La principale conclusione cui giunge questa nota riguarda la capacità delle regioni italiane di rispettare il timing della spesa 2014-2020, non incorrendo, quindi, in disimpegni automatici delle risorse UE. Sotto questo profilo, la performance finanziaria è buona anche in Calabria, Basilicata, Sicilia, Puglia e Campania, che – in base alle regole di ripartizione – ricevono e mobilitano ingenti somme di denaro: si pensi che queste cinque regioni assorbono circa il 60% della programmazione regionale in Italia del 2014-2020.

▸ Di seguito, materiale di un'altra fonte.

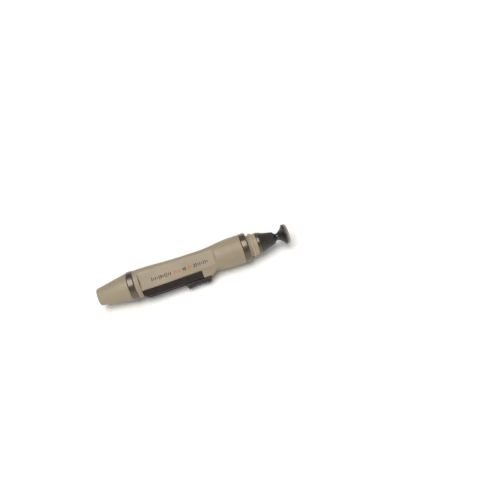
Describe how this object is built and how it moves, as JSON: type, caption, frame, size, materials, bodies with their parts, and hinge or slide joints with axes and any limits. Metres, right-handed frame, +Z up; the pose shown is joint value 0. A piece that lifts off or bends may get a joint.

Si sta spendendo, quindi, e si spendendo seguendo la tempistica concordata. Rimane da capire se gli interventi che si stanno finanziando consentiranno di perseguire gli obiettivi fissati ad inizio ciclo e, quindi, se saranno funzionali alle finalità che caratterizzeranno la nuova programmazione 2021-2027. Il monito, quindi, è di continuare a spendere, ma di guardare molto di più rispetto al passato alla qualità della spesa. Come dire, spendere è una condizione necessaria, ma non sufficiente affinché un programma regionale riceva una valutazione positiva.